Jumat, 25 September 2015

Tuhan Yahudi: Pembebasan Manusia dari Penyembahan Berhala



Essay 23 September 2015
Tuhan Yahudi: Pembebasan Manusia dari Penyembahan Berhala
Refleksi atas pembacaan ‘Manusia Menjadi Tuhan’ karya Erich Fromm (2011)
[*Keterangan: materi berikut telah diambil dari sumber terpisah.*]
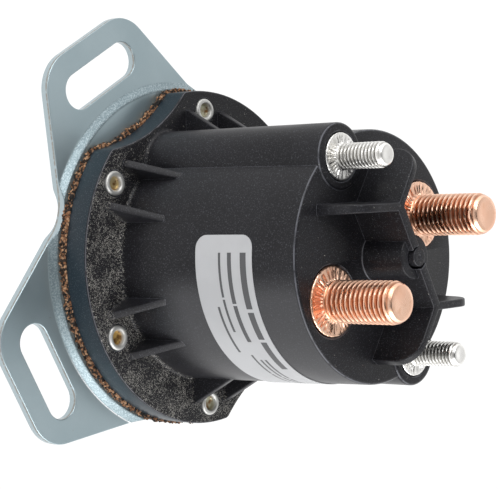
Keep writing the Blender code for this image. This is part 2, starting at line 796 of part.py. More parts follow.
def coil_bobbin():
    tube = BOBBIN_BORE_R + BOBBIN_TUBE
    profile = [
        (BOBBIN_BORE_R, SLEEVE_TOP),
        (BOBBIN_FLANGE_R, SLEEVE_TOP),
        (BOBBIN_FLANGE_R, SLEEVE_TOP - BOBBIN_FLANGE),
        (tube, SLEEVE_TOP - BOBBIN_FLANGE),
        (tube, SLEEVE_LOW + BOBBIN_FLANGE),
        (BOBBIN_FLANGE_R, SLEEVE_LOW + BOBBIN_FLANGE),
        (BOBBIN_FLANGE_R, SLEEVE_LOW),
        (BOBBIN_BORE_R, SLEEVE_LOW),
    ]
    bobbin = turned_part("coil_bobbin", profile, nylon, INNER_STEPS, ring=True)
    slot = (LEAD_START_R - LEAD_SLOT_WIDTH / 2, BOBBIN_FLANGE_R + LEAD_SLOT_WIDTH)
    for side in (-1, 1):
        reach = sorted((side * slot[0], side * slot[1]))
        low = (-LEAD_SLOT_WIDTH / 2, reach[0], SLEEVE_TOP - 2 * BOBBIN_FLANGE)
        high = (LEAD_SLOT_WIDTH / 2, reach[1], SLEEVE_TOP + BOBBIN_FLANGE)
        combine(bobbin, box_tool(f"lead_slot_{side}", low, high), "DIFFERENCE")
    return bobbin


def coil_winding():
    """The wound wire as one ring, and the tape around it."""
    low = SLEEVE_LOW + BOBBIN_FLANGE + GAP
    high = SLEEVE_TOP - BOBBIN_FLANGE - GAP
    profile = [(WINDING_CORE_R, high), (WINDING_R, high), (WINDING_R, low), (WINDING_CORE_R, low)]
    turned_part("coil_winding", profile, enamel, INNER_STEPS, ring=True)
    inner = WINDING_R + GAP
    profile = [(inner, high), (inner + TAPE, high), (inner + TAPE, low), (inner, low)]
    turned_part("winding_tape", profile, tape, INNER_STEPS, ring=True)


def wire_part(name, points, radius, material):
    """A round wire along a chain of points, with closed ends."""
    curve = bpy.data.curves.new(name, "CURVE")
    curve.dimensions = "3D"
    curve.bevel_depth = radius
    curve.bevel_resolution = 2
    curve.use_fill_caps = True
    spline = curve.splines.new("POLY")
    spline.points.add(len(points) - 1)
    for point, place in zip(spline.points, points):
        point.co = (*place, 1)
    return add_part(name, mesh_of_curve(name, curve), material)


def smooth_route(points, count):
    """Points along a Catmull-Rom curve through the given ones."""
    points = [Vector(p) for p in points]
    padded = [2 * points[0] - points[1]] + points + [2 * points[-1] - points[-2]]
    route = []
    for a, b, c, d in zip(padded, padded[1:], padded[2:], padded[3:]):
        slope = c - a
        bend = 2 * a - 5 * b + 4 * c - d
        twist = 3 * b - a - 3 * c + d
        for i in range(count):
            t = i / count
            route.append((2 * b + slope * t + bend * t**2 + twist * t**3) / 2)
    return route + [points[-1]]


def coil_leads():
    """Each end of the winding, up through bobbin and pole plate to the foot of its stud."""
    start = SLEEVE_TOP - BOBBIN_FLANGE
    bend = PLATE_TOP + (CONTACT_LOW - PLATE_TOP) * LEAD_BEND_SHARE
    end = COIL_STUD_LOW - GAP
    for name, side in (("coil_lead_upper", 1), ("coil_lead_lower", -1)):
        stops = [
            (0, side * LEAD_START_R, start),
            (0, side * LEAD_START_R, PLATE_TOP),
            (0, side * (LEAD_START_R + COIL_STUD_AT) / 2, bend),
            (0, side * COIL_STUD_AT, CONTACT_LOW - OVERTRAVEL),
            (0, side * COIL_STUD_AT, end),
        ]
        wire_part(name, smooth_route(stops, LEAD_POINTS), LEAD_R, enamel)


def fixed_core():
    bore = ROD_R + GAP
    profile = [
        (bore, NECK_TOP),
        (CORE_NECK_R, NECK_TOP),
        (CORE_NECK_R, SLEEVE_TOP),
        (CORE_R, SLEEVE_TOP),
        (CORE_R, CORE_LOW),
        (SPRING_POCKET_R, CORE_LOW),
        (SPRING_POCKET_R, CORE_LOW + CORE_POCKET),
        (bore, CORE_LOW + CORE_POCKET),
    ]
    return turned_part("fixed_core", profile, steel, STUD_STEPS, ring=True)


def plunger():
    bore = ROD_R + GAP
    profile = [
        (bore, PLUNGER_TOP - PLUNGER_POCKET),
        (SPRING_POCKET_R, PLUNGER_TOP - PLUNGER_POCKET),
        (SPRING_POCKET_R, PLUNGER_TOP),
        (CORE_R, PLUNGER_TOP),
        (CORE_R, PLUNGER_LOW),
        (bore, PLUNGER_LOW),
    ]
    return turned_part("plunger", profile, steel, STUD_STEPS, ring=True)


def plunger_rod():
    groove_r = ROD_R - GROOVE_DEPTH
    groove_top = CLIP_TOP + GAP
    profile = [
        (0, groove_top + ROD_NOSE),
        (ROD_R, groove_top + ROD_NOSE),
        (ROD_R, groove_top),
        (groove_r, groove_top),
        (groove_r, CLIP_LOW - GAP),
        (ROD_R, CLIP_LOW - GAP),
        (ROD_R, COLLAR_TOP),
        (ROD_COLLAR_R, COLLAR_TOP),
        (ROD_COLLAR_R, COLLAR_LOW),
        (ROD_R, COLLAR_LOW),
        (ROD_R, PLUNGER_LOW),
        (0, PLUNGER_LOW),
    ]
    return turned_part("plunger_rod", profile, brass, SMALL_STEPS)


def stop_pad():
    profile = [(0, PAD_LOW + STOP_PAD), (STOP_PAD_R, PAD_LOW + STOP_PAD), (STOP_PAD_R, PAD_LOW), (0, PAD_LOW)]
    return turned_part("stop_pad", profile, rubber, SMALL_STEPS)


def contact_disc():
    hole = BUSH_R + GAP
    profile = [
        (hole, CONTACT_TOP),
        (CONTACT_R - CONTACT_EDGE, CONTACT_TOP),
        (CONTACT_R, CONTACT_TOP - CONTACT_EDGE),
        (CONTACT_R, CONTACT_LOW),
        (hole, CONTACT_LOW),
    ]
    return turned_part("contact_disc", profile, copper, INNER_STEPS, ring=True)


def contact_insulators():
    """The flanged bush under the contact disc and the washer over it keep the rod apart from the disc."""
    bore = ROD_R + GAP
    bush = [
        (bore, CONTACT_TOP),
        (BUSH_R, CONTACT_TOP),
        (BUSH_R, BUSH_TOP),
        (BUSH_FLANGE_R, BUSH_TOP),
        (BUSH_FLANGE_R, BUSH_LOW),
        (bore, BUSH_LOW),
    ]
    turned_part("contact_bush", bush, nylon, STUD_STEPS, ring=True)
    washer = [
        (bore, WASHER_TOP),
        (BUSH_FLANGE_R, WASHER_TOP),
        (BUSH_FLANGE_R, WASHER_LOW),
        (bore, WASHER_LOW),
    ]
    turned_part("contact_washer", washer, nylon, STUD_STEPS, ring=True)


def retaining_clip():
    inner = ROD_R - GROOVE_DEPTH + GAP
    start, end = CLIP_MOUTH / 2, 2 * math.pi - CLIP_MOUTH / 2
    outline = arc((0, 0), CLIP_R, start, end, CLIP_STEPS)
    outline += arc((0, 0), inner, end, start, CLIP_STEPS)
    return add_part("retaining_clip", plate_mesh("clip", [outline], CLIP_LOW, CLIP_TOP), steel)


def spring(name, radius, wire, turns, low, high):
    """A coil spring between two seats, measured over its wire."""
    count = turns * POINTS_A_TURN
    rise = high - low - 2 * wire
    points = []
    for i in range(count + 1):
        angle = 2 * math.pi * i / POINTS_A_TURN
        points.append((radius * math.cos(angle), radius * math.sin(angle), low + wire + rise * i / count))
    return wire_part(name, points, wire, spring_steel)


def springs():
    low = PLUNGER_TOP - PLUNGER_POCKET + GAP
    high = CORE_LOW + CORE_POCKET - GAP
    spring("return_spring", RETURN_SPRING_R, RETURN_WIRE_R, RETURN_TURNS, low, high)
    low = COLLAR_TOP + GAP
    high = BUSH_LOW - GAP
    spring("contact_spring", CONTACT_SPRING_R, CONTACT_WIRE_R, CONTACT_TURNS, low, high)


def build():
    mounting_bracket()
    cork_gasket()
    housing()
    rivets()
    power_studs()
    coil_studs()
    vent_plug()
    label()
    flux_sleeve()
    front_pole_plate()
    coil_bobbin()
    coil_winding()
    coil_leads()
    fixed_core()
    plunger()
    plunger_rod()
    stop_pad()
    contact_disc()
    contact_insulators()
    retaining_clip()
    springs()


clear_scene()
parts = new_collection("starter_solenoid")
tools = new_collection("joining_and_cutting_shapes")
zinc = new_material("zinc_plated_steel", (0.55, 0.62, 0.64), 0.38, 1.0)
cork = new_material("cork_rubber", (0.16, 0.09, 0.05), 0.95, 0.0)
plastic = new_material("black_moulding", (0.03, 0.03, 0.035), 0.55, 0.0)
rivet_metal = new_material("plated_rivet", (0.70, 0.68, 0.60), 0.35, 1.0)
copper = new_material("copper", (0.80, 0.45, 0.30), 0.3, 1.0)
tin = new_material("tin_plate", (0.72, 0.71, 0.69), 0.3, 1.0)
paper = new_material("label_film", (0.66, 0.67, 0.69), 0.4, 0.0)
steel = new_material("soft_iron", (0.45, 0.45, 0.46), 0.4, 1.0)
nylon = new_material("nylon", (0.75, 0.72, 0.62), 0.5, 0.0)
enamel = new_material("enamelled_copper", (0.50, 0.17, 0.07), 0.35, 0.6)
tape = new_material("coil_tape", (0.60, 0.45, 0.12), 0.5, 0.0)
brass = new_material("brass", (0.70, 0.55, 0.28), 0.35, 1.0)
rubber = new_material("rubber", (0.03, 0.03, 0.03), 0.9, 0.0)
spring_steel = new_material("spring_steel", (0.50, 0.50, 0.50), 0.3, 1.0)
build()
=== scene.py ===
"""The looks of a starter solenoid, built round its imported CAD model.

Shapes are worked out in millimetres as whole numpy arrays and put into meshes in metres. The axis of the
body is Z, its studs point to +Z, and the bracket's ears lie on the floor at height zero.
"""

import json
import logging
import math
from collections.abc import Callable, Sequence
from dataclasses import dataclass, field
from enum import Enum
from functools import reduce

import bmesh
import bpy
import numpy as np
from mathutils import Matrix, Vector
from mathutils.geometry import delaunay_2d_cdt

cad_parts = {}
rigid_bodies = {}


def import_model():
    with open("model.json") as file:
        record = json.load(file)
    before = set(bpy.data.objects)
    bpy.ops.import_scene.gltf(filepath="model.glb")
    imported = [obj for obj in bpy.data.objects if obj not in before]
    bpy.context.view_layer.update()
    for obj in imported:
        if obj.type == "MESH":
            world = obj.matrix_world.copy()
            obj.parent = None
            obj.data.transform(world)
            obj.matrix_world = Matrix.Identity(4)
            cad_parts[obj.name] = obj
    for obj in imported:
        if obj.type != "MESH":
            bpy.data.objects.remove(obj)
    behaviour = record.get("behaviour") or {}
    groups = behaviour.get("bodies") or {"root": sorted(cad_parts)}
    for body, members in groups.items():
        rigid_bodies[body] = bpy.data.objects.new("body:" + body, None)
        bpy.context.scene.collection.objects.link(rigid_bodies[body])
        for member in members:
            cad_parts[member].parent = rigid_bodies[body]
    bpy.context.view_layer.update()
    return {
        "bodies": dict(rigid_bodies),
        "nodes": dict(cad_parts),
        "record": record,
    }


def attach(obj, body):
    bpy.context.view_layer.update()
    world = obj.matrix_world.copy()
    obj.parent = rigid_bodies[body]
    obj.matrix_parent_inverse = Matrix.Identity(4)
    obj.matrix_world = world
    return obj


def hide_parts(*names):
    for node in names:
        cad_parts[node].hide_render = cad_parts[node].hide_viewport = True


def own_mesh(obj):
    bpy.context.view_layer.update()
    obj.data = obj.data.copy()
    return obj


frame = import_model()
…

Konsep ketuhanan Yahudi ingin membebaskan manusia dari kecenderungannya menyembah berhala. Fromm (2011) mengambil contoh dari kitab Yesaya 44: 12-19. Nats ini menggambarkan tabiat manusia yang senang memuja dan menyembah hasil karya tangannya. Manusia membuat patung lalu disembah. Manusia membua gambar lalu disembah. Manusia membuat karya seni lalu disembah. Saya tidak yakin kalau gambaran puitik tersebut memiliki makna historis materiil. Paparan kitab Yesaya 44: 12-19 tersebut lebih terasa simbolis.
Penyembahan berhala masyarakat arkais waktu itu pada hakekatnya sama dengan penyembahan berhala masyarakat modern saat ini (yang mana 1000 tahun lagi juga akan dianggap arkais). Orang saat ini misalnya, kalau sudah memiliki gadget lalu lupa untuk sembahyang. Inilah penyembahan berhala. Inilah penyembahan kepada alat elektronik, internet, teknologi, dan benda-benda serumpunnya. Nah, konsep ketuhanan semitik ingin membebaskan manusia dari belenggu ‘berhala’ seperti ini.
Mari sekarang kita perhatikan terma ‘bebas’. Konsep bebas nampak relevan dengan teorema kebebasan Ignatius Loyola, Budhisme, bahkan Freud. Inti dari kebebasan adalah terlepasnya manusia dari belenggu dorongan motif asadar yang sering (atau hampir selalu) membuat manusia berperilaku di luar kesadaran. Perilaku di luar kesadaran seperti inilah yang relevan dengan penyembahan berhala. Konsep ketuhanan semitik ingin mengajak manusia untuk selalu sadar atas dorongan atau motif berperilaku. Dengan ini manusia akan benar-benar bebas.
Sedikit contoh: mengapa anda memakai kaos dan bukan daster? Mengapa anda memilih kaos warna merah dan bukan warna putih? Sadarkah anda akan motif perilaku memilih semacam ini? Sadarkan mengapa anda duduk atau berdiri dalam posisi demikian? Nah, kalau untuk motif perilaku sederhana saja tidak sadar sepenuhnya, bagaimana dengan motif perilaku yang lebih kompleks misalnya keputusan untuk menikah? Contoh-contoh ini memang terlalu ekstrem. Contoh ini pada intinya ingin mengungkapkan betapa manusia ‘tidak bebas’ karena perilakunya senantiasa didorong oleh belenggu ketidaksadaran.